The light is everywhere. I’m the light. The feeling of freedom and peace is as painful as the fear and dying. I don’t return to my body for a long time. I’m nowhere. I’m naked, on all fours, vomiting up fear . . . is it real?
Mitch, Gegu, Uncle Harry, and Jesus stay with me until I stop shaking. There’s no time here. Mitch helps me up. He hugs me, and I can smell dust, sweat, burnt fibre, blood, and strawberry scented lip balm. “Thank you.”
I know what we’re responsible for. Can we stop this now? I want someone to say no, no more.

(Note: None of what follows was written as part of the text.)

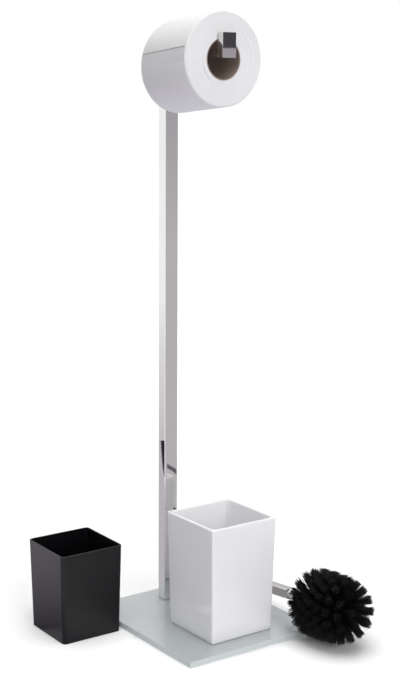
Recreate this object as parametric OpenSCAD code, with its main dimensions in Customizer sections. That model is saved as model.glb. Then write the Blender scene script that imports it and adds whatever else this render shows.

Each one of us is vibrating at something, an infinite number of frequencies that co-exist and co-create. Individuals, families, generations, communities, and countries all have a unique vibration. This is what limits change, but it doesn’t have to. It’s this that healing influences and changes.
Jane loves me, and although we chose not to be in a sexual relationship, we’re both attracted to each other. A frequency in her vibration is, I’d like to have sex with Simon, and that’s why she had a sexual response. Social and moral restraints prevent her from expressing this, but perhaps that vibration is counter-productive to her happiness. It’s not that we need to have sex, but Jane longs to express fully that she’d like too.
Yes I’d like to, but no, I can’t. That’s conflict, and over time indecision will be the dominant frequency. Yes, or no, not maybe and denial.
Mitch vibrates at, I want to save everyone, and that’s why, even in spirit, he fights the good fight. He keeps returning and brings spirits to me that haven’t gone into the light. One of his frequencies is, I am a US ranger, so he primarily brings soldiers to me, but he doesn’t discriminate. He also brings Taliban fighters, Muslim extremists, and civilians who have died in conflict.
Change is restricted or enhanced by what we’re vibrating at. You can adjust this frequency by knowing your self, and being decisive. The two most powerful words you can use are yes and no.
For Mitch’s sake, can we stop this now?
“I’d not have thought war would be adopted by so many to solve so little.” ~ unknown spirit.